I fancy myself an expert in lakefront real state transactions. In a very old development, so does every other agent. The new ads scream it into existence. Lake. Front. Expert. Except that it isn’t true, in fact, it’s a raging lie. I consider myself a lakefront expert because I have the transactional history to back up my claim. In the same way, I would never have the audacity to advertise myself as a Commercial. Real. Estate. Expert. I’m not one, and having sold a handful of commercial buildings in my career doesn’t mean I am. In the same way, I play tennis once or twice a week. I’m not terrible at it, and would gladly challenge any one my clients in a match. Name the time and place and I’ll be there. But do you know what I’m not? A tennis expert. I play tennis, sure. But expert? I’ll leave that title to the pros. That would be amazing if real estate agents did the same, but alas, it’s post card season at the lake and I’m betting my Christmas wish will be roundly ignored. Self awareness is the rarest of all gifts because you can’t wrap it.

Remember when I used to write about Compass when they were just a silly real estate brokerage masquerading as a tech company? Remember when I wrote things about the company thinking that I was writing about Softbank and their spawn, and I said things about how ridiculous it was to pretend that Compass was anything but a traditional brokerage with some glow in the dark real estate signs and “proprietary” back office software that is, according to many agents who have left Compass, worse than what other brokerages offer? Those were good times. Now Compass is in Lake Geneva and I’ve been scrambling to figure out if I can get some lights on my For Sale signs, lest the tech wave leave me in the dust. After hours of research I remembered that I don’t even use signs on my listings because signs are incredibly lame and useless. rEaL eStAtE tECh is something exceedingly complicated, but if you generally add one part Smoke with two parts Mirrors you just might be getting the hang of it.
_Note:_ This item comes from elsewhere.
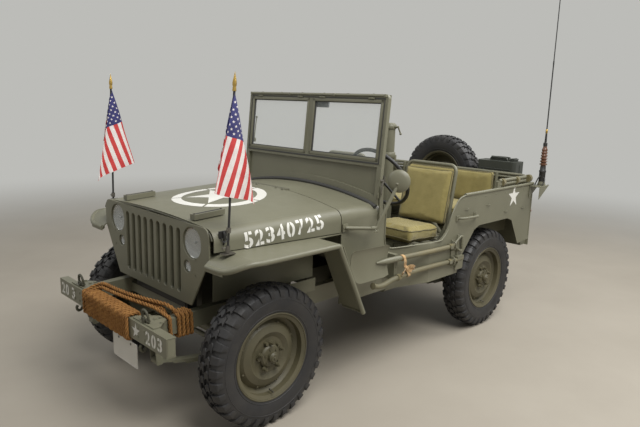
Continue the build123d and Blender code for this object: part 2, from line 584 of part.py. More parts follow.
    # Rear panel and the rolled top edge round the load space.
    block(TUB_REAR, TUB_REAR + PANEL, -TUB_HALF, TUB_HALF, TUB_BOTTOM_REAR, RAIL_TOP)
    rim_front = DOOR_REAR - 300
    for side in (-1, 1):
        bar((rim_front, side * (TUB_HALF - 4), RAIL_TOP), (TUB_REAR, side * (TUB_HALF - 4), RAIL_TOP), CAP_RADIUS)
    bar((TUB_REAR + 4, -TUB_HALF, RAIL_TOP), (TUB_REAR + 4, TUB_HALF, RAIL_TOP), CAP_RADIUS)
    # Carrier that the spare wheel is bolted to.
    bar((TUB_REAR + 1, SPARE_Y, SPARE_Z), (SPARE_DISC + SEAT_GAP, SPARE_Y, SPARE_Z), CARRIER_RADIUS)
    # Middle of the hood's hinge, with its pin.
    bar((COWL_FRONT, -HINGE_MIDDLE, HOOD_PIN_Z), (COWL_FRONT, HINGE_MIDDLE, HOOD_PIN_Z), BARREL_RADIUS)
    bar((COWL_FRONT, -HINGE_HALF, HOOD_PIN_Z), (COWL_FRONT, HINGE_HALF, HOOD_PIN_Z), HOOD_PIN)
    block(COWL_LIP - 2, COWL_FRONT - 2, -HINGE_MIDDLE, HINGE_MIDDLE, HOOD_PIN_Z - 3, HOOD_PIN_Z + 3)
    # Windshield hinge brackets on the cowl's corners.
    for side in (-1, 1):
        near = side * BRACKET_Y
        far = side * (BRACKET_Y + 8)
        block(WS_HINGE_X - 14, WS_HINGE_X + 14, min(near, far), max(near, far), 940, WS_HINGE_Z + 14)
        foot = side * (COWL_HALF - 1)
        block(WS_HINGE_X - 14, WS_HINGE_X + 14, min(foot, far), max(foot, far), 930, 964)
        bar((WS_HINGE_X, near - side, WS_HINGE_Z), (WS_HINGE_X, far + side, WS_HINGE_Z), HINGE_PIN + SEAT_GAP,
            mode=Mode.SUBTRACT)
    # Front bracket that the shovel and the axe are strapped to.
    block(AXLE_F - 925, AXLE_F - 895, COWL_HALF - 2, TUB_HALF, 575, 730)
    bar(COLUMN_LOW, COLUMN_HIGH, COLUMN_RADIUS + SEAT_GAP, mode=Mode.SUBTRACT)
finish(body_tub, "body_tub")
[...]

Maybe fifteen years ago I was showing houses to a very nice couple who were referred to me by the pastor of a local church. The pastor had officiated my wedding and was a wholly good and wise man whom I greatly respected. The couple was young and they were sweet and I was showing them a terrible house on a highway in one of the towns not near the lake. This was before I was a lakefront expert, and I knew my role well so I stayed in my lane. My self awareness limited the titles I was willing to crown myself with in print. We had toured the terrible house and I was backing out of the driveway when I cracked the rear bumper of my silver BMW into a telephone pole that someone must have mischievously planted in the driveway while were were inside the dreadful highway home. When my bumper hit the pole I instinctively muttered an expletive, much to the horror of my innocent customers. I don’t believe I showed them anything after that day, and still think about it quite often. The good news is that telephone poles are rarely, if ever, placed in the middle of lakefront driveways, and now that I’m a lakefront expert, I leave the highway homes to the highway home experts, mostly out of respect.